Techniques are disclosed herein that can overcome some aspects of the physically delicate nature of nanofiber sheets, thus enabling nanofiber sheet assemblies to be used for filtering liquid phase and solid phase particles from a gas phase. Embodiments of nanofiber sheet assemblies disclosed herein not only improve the physical durability of nanofiber sheets, but also simultaneously preserve the permeability of the nanofiber sheets to gaseous phase substances which would be inhibited by placing a nanofiber sheet on a conventional substrate, such as a continuous polymer sheet or a continuous glass sheet. Furthermore, techniques are disclosed herein that improve the physical stability of nanofiber sheets, thus improving their durability under a variety of conditions and a variety of technological applications.

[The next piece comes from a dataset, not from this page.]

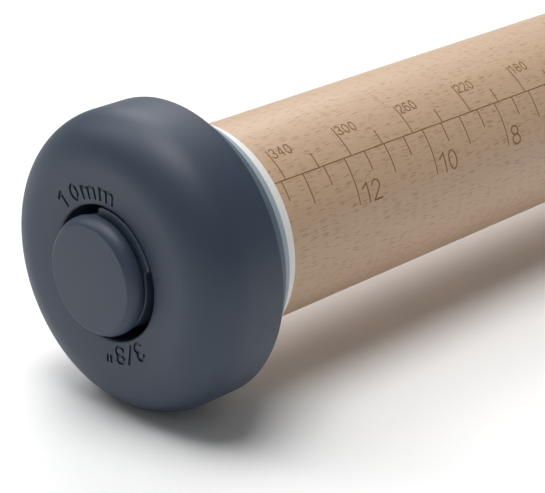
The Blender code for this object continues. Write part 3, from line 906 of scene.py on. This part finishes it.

Some embodiments of the present disclosure include techniques for forming a nanofiber sheet assembly from at least two nanofiber sheets. One or more of the nanofiber sheets in the nanofiber sheet assembly can be exposed to vapor and/or aerosol droplets of a solution of at least two different solvents. This can produce a nanofiber grid or a nanofiber web, which can in turn be used to improve the mechanical stability of a second nanofiber sheet placed thereon. It will be appreciated that the terms vapor and aerosol are used interchangeably and equivalently here, with the understanding that under certain conditions these different phases of matter can produce the same results either alone or in combination with one another.
The at least two solvents can be selected based on the chemistry, surface energy, and/or hydrophobicity of the nanofiber sheet(s). In some examples, the solution includes isopropyl alcohol (IPA) and water. The composition of the solution (e.g., the relative proportions of IPA and water) can be selected to control nanofiber sheet thickness, surface topography, an extent to which a nanofiber sheet forms bundles of grouped nanofibers, and an average size and/or shape of gaps between bundles of group nanofibers (“bundles” for simplicity). In some examples, pure water droplets provided under pressure and at ambient temperatures (e.g., 20° C.-25° C.) can produce large longitudinal gaps between fiber bundles in the nanofiber sheet. In some examples, pure water droplets provided at ambient pressure (i.e., not accelerated with a pressurized gas) at temperatures between 80° C. and 100° C. can produced densified nanofiber sheets that are not bundled and do not include gaps. In some examples pure IPA can be applied so as to densify (i.e., increase a density of a sheet without causing bundles and gaps to form) a nanofiber sheet. Densifying a sheet, whether through water steam droplets or IPA droplets can reduce a thickness of a nanofiber sheet by as much as a factor of 1000 while also preserving the physical continuity of the nanofiber sheet (i.e., no gaps are formed as a result of the densifying). In some examples, increasing amounts of water in solution with IPA will generally increase the gap sizes when provided at temperatures less than 30° C. and at pressures greater than 2 psi.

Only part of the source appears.